Monument commemorating the abolition of slavery in Paramaribo, Suriname

The statue of Kwakoe in the Surinamese capital Paramaribo is a monument commemorating the abolition of slavery. It was made by the sculptor Jozef Klas.

== Place and unveiling ==

The statue is located in Paramaribo, the capital of Suriname on the corner of Zwartenhovenbrug Street and Dr. Sophie Redmond Street, near the bus station known as Ondrobon. Prime Minister J.A. Pengel unveiled the sculpture on June 30, 1963, as part of the centenary of slave emancipation in Suriname on July 1, 1963. The statue depicts a freed African slave who has broken his chains. Kwakoe means Wednesday in the ritual Kromanti language of the Maroons of Suriname. The abolition of slavery fell on Wednesday, July 1, 1863. That day is known as Ketikoti.

== Committee ==
To realize the statue, a Committee of the Statue of Liberty was set up, a ladies' company led by Mrs. U. Breeveld-Silos. She was one of those who spoke at the unveiling in 1963. The youth choir of the ‘Evangelische Broedergemeente’ and the male choir ‘Harmonie’ performed and the florist L. de Gapadose offered a wreath in the colors of the Surinamese flag.
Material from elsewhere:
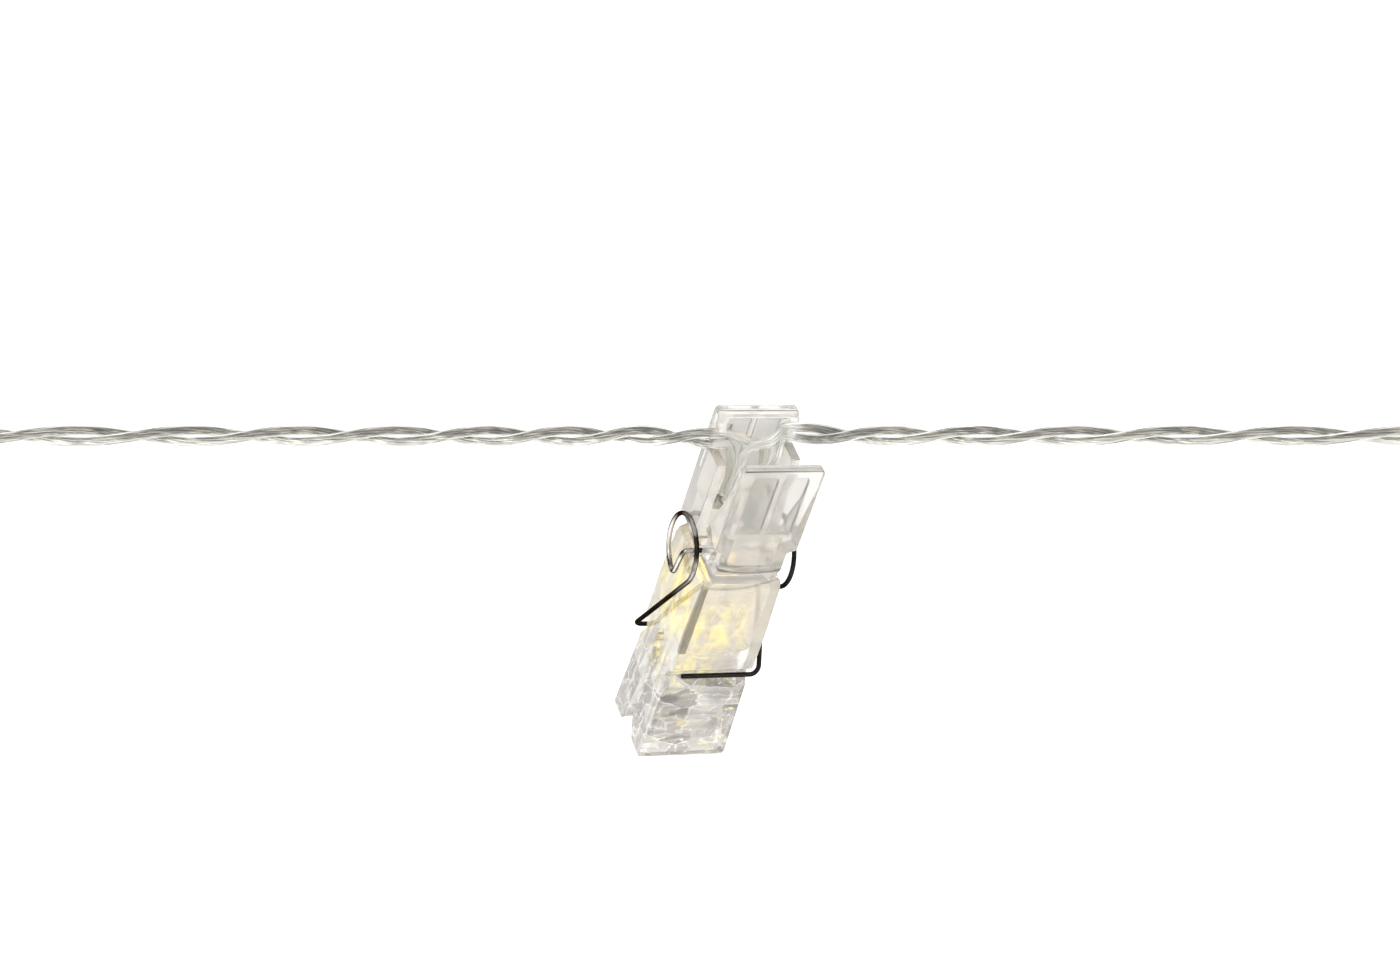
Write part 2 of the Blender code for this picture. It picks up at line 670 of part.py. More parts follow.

== Most popular image of Paramaribo ==
Paramaribo has many statues, but none of them has ever become as popular as that of Kwakoe. It does not represent a historical figure, although it has been said that Kwakoe would have been the first black landowner of Suriname. The statue of Jozef Klas was immediately adopted by the Afro-Surinamese as the best representation of the liberation from their history of slavery. To this day, it is regularly provided with headgear and garments, especially the pangi. These are the colorful shawls that are still worn by the maroons. The Kwakoe statue is regularly the meeting point for konmakandras (meaning meeting in the Sranan Tongo language of Suriname), encounters and manifestations.

== Jozef Klas ==
Sculptor and painter Jozef Klas (Hannover 1923 - Paramaribo 1996) also made the statue of Mama Sranan, a unity monument, depicting a woman who keeps her children embraced. This statue did not acquire the same appeal as the Kwakoe monument. After spending several years in the Netherlands, he returned to Suriname. His request for Surinamese citizenship remained unanswered. In February 1978, Klas started a hunger strike and chained himself to the Kwakoe statue.

== Kwakoe Festival ==
Kwakoe is also the name of a summer festival that has been held almost every year since 1975 during a number of weekends in the Nelson Mandela Park in Amsterdam-Zuidoost in the Netherlands. It is originally a Surinamese festival but has developed into a multicultural festival in recent years. The name Kwakoe has changed to Kwaku.